> **Instructions for the task**: Using the listing below, copy exactly the lines from the one containing "obj.data.transform(Matrix.Translation((ORIGIN_SHIFT_X, 0, 0)))" to the one containing "its solid frame.", both lines included, and no others.

> **Given data**:
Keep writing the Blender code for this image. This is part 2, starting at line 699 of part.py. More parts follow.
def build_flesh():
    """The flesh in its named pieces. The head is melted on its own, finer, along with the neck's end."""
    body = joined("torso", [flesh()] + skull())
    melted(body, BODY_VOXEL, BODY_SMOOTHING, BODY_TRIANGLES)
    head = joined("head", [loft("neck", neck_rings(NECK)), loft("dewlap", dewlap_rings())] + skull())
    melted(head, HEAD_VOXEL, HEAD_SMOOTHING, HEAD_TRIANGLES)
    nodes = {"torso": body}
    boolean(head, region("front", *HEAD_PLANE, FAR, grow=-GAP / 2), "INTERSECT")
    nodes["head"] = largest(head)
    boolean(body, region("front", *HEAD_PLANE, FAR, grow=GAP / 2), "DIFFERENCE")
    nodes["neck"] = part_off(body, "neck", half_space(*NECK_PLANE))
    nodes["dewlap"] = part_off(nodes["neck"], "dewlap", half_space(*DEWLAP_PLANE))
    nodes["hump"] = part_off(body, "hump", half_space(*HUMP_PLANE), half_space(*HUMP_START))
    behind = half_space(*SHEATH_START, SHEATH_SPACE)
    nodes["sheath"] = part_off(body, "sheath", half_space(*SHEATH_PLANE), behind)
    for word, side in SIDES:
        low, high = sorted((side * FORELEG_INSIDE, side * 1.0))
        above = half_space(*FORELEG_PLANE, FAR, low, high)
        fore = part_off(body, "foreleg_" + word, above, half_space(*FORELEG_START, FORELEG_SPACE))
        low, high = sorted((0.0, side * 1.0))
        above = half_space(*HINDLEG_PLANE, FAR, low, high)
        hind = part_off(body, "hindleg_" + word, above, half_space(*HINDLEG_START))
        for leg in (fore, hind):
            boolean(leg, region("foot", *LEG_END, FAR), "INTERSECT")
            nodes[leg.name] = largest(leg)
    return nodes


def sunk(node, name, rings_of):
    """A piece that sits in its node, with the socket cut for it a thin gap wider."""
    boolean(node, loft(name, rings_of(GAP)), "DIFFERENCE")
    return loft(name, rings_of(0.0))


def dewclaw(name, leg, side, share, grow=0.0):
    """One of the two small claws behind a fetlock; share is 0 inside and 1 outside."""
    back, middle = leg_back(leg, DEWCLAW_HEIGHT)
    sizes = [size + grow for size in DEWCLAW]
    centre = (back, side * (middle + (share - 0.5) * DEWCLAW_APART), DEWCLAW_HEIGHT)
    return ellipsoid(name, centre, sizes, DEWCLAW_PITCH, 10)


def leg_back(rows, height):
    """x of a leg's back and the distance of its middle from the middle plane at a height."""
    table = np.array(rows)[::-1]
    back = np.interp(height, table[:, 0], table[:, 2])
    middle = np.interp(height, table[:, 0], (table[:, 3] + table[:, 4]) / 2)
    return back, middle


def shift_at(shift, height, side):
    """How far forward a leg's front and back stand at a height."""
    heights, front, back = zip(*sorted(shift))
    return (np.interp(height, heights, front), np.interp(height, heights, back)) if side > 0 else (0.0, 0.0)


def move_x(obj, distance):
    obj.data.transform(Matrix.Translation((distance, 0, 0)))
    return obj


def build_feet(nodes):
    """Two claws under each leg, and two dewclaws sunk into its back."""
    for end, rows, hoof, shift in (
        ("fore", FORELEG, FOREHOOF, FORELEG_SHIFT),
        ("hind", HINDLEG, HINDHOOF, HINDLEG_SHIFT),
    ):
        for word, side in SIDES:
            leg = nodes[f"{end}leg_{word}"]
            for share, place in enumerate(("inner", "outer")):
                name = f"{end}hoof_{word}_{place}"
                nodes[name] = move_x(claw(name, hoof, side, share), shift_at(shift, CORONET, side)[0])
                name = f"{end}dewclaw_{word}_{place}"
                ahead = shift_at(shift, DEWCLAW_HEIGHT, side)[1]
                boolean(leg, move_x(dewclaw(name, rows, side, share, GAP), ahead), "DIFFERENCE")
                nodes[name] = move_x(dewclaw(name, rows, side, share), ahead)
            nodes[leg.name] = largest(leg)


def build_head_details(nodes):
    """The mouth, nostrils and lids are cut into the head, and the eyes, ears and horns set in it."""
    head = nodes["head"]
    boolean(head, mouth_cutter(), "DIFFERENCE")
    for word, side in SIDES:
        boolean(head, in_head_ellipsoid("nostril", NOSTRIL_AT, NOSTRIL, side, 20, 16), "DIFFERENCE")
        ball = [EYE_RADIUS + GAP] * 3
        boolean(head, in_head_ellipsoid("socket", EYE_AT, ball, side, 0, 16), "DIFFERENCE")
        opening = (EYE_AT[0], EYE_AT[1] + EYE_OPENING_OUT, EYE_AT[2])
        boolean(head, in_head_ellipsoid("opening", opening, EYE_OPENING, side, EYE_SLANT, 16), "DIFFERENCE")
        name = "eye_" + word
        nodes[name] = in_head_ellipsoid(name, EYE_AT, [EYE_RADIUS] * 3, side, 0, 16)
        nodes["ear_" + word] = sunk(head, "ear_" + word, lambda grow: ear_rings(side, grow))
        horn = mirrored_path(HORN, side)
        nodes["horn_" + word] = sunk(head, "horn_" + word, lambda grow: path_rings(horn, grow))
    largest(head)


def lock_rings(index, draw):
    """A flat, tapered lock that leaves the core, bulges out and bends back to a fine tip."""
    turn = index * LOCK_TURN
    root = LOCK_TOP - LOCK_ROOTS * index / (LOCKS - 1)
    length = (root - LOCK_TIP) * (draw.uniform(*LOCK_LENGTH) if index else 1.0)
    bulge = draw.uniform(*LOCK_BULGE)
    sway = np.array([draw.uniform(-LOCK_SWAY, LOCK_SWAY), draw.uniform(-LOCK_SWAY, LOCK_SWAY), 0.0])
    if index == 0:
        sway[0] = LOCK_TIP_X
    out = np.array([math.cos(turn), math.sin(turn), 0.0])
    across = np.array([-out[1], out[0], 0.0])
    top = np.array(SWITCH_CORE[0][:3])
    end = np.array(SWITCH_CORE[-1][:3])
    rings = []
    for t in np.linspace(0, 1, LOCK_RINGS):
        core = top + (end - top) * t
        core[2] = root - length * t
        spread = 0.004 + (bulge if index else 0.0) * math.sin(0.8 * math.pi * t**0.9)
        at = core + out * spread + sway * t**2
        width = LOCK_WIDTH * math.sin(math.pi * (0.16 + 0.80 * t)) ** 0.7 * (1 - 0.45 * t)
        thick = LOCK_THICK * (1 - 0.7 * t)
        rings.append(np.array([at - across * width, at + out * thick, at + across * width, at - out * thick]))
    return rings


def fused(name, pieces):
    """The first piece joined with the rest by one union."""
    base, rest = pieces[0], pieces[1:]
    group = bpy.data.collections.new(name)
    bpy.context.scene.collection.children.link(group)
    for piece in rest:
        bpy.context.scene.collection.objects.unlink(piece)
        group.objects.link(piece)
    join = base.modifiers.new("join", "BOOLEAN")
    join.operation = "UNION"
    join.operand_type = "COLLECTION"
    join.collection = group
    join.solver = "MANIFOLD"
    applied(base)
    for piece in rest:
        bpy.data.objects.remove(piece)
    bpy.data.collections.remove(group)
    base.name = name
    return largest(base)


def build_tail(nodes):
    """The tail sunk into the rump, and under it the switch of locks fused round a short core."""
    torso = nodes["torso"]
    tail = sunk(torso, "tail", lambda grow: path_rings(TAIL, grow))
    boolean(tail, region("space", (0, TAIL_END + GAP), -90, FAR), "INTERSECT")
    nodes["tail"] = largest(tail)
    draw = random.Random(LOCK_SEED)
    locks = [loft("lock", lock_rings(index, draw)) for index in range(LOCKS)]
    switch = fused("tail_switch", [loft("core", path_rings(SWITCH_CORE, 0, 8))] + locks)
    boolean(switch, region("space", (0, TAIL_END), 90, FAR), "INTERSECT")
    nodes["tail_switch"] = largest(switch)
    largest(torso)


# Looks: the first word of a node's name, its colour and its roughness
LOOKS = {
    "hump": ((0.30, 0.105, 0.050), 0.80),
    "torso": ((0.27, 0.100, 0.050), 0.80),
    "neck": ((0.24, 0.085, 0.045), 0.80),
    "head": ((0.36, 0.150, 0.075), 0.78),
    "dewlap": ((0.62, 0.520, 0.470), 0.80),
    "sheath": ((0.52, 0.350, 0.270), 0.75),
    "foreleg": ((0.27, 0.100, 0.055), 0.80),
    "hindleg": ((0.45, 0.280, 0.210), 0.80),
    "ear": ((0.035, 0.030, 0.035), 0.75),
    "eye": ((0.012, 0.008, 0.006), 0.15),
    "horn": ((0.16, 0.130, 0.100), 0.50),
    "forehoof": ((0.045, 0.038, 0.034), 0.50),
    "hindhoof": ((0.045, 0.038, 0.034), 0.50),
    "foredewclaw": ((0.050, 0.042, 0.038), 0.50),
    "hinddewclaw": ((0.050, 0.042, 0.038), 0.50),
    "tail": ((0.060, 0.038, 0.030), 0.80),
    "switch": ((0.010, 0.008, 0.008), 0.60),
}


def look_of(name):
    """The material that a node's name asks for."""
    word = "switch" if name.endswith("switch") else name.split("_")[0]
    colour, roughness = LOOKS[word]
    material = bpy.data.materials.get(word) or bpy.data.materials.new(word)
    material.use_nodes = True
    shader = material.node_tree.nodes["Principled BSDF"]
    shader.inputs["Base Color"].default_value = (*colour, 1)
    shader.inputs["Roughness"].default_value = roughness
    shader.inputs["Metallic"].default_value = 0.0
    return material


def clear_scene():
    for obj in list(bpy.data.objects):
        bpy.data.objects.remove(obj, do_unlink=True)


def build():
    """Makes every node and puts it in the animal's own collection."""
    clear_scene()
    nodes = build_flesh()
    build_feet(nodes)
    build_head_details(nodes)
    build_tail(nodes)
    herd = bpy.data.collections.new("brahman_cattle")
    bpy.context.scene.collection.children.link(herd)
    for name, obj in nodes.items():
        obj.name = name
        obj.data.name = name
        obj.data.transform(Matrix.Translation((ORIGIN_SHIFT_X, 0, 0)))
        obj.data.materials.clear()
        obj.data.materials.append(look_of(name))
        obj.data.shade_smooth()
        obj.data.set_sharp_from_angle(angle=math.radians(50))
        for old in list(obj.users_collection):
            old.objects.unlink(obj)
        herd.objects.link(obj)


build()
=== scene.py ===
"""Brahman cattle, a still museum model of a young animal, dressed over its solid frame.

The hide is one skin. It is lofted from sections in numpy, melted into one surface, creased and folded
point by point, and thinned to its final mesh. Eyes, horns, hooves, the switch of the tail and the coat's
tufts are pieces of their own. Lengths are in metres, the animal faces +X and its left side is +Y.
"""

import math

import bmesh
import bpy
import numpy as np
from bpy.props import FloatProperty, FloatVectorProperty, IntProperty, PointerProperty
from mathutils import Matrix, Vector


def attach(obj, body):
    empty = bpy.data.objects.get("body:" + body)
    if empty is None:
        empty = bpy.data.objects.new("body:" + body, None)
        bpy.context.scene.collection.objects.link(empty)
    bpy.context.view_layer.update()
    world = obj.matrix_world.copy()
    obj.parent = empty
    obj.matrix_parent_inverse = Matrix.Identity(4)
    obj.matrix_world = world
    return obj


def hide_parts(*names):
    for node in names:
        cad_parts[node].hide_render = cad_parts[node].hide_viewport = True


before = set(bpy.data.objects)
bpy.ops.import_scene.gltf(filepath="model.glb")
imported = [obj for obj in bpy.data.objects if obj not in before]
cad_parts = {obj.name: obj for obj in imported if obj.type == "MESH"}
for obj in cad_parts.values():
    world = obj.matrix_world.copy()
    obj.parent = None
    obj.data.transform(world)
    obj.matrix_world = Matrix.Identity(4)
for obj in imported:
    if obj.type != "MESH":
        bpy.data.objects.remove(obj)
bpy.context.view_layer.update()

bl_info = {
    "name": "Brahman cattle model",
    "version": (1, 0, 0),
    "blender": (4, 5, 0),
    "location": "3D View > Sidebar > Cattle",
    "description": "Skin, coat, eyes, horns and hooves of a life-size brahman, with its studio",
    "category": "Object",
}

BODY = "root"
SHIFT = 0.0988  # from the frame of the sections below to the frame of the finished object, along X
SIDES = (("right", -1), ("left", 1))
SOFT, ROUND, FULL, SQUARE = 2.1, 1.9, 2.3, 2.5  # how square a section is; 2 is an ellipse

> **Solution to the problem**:
        obj.data.transform(Matrix.Translation((ORIGIN_SHIFT_X, 0, 0)))
        obj.data.materials.clear()
        obj.data.materials.append(look_of(name))
        obj.data.shade_smooth()
        obj.data.set_sharp_from_angle(angle=math.radians(50))
        for old in list(obj.users_collection):
            old.objects.unlink(obj)
        herd.objects.link(obj)


build()
=== scene.py ===
"""Brahman cattle, a still museum model of a young animal, dressed over its solid frame.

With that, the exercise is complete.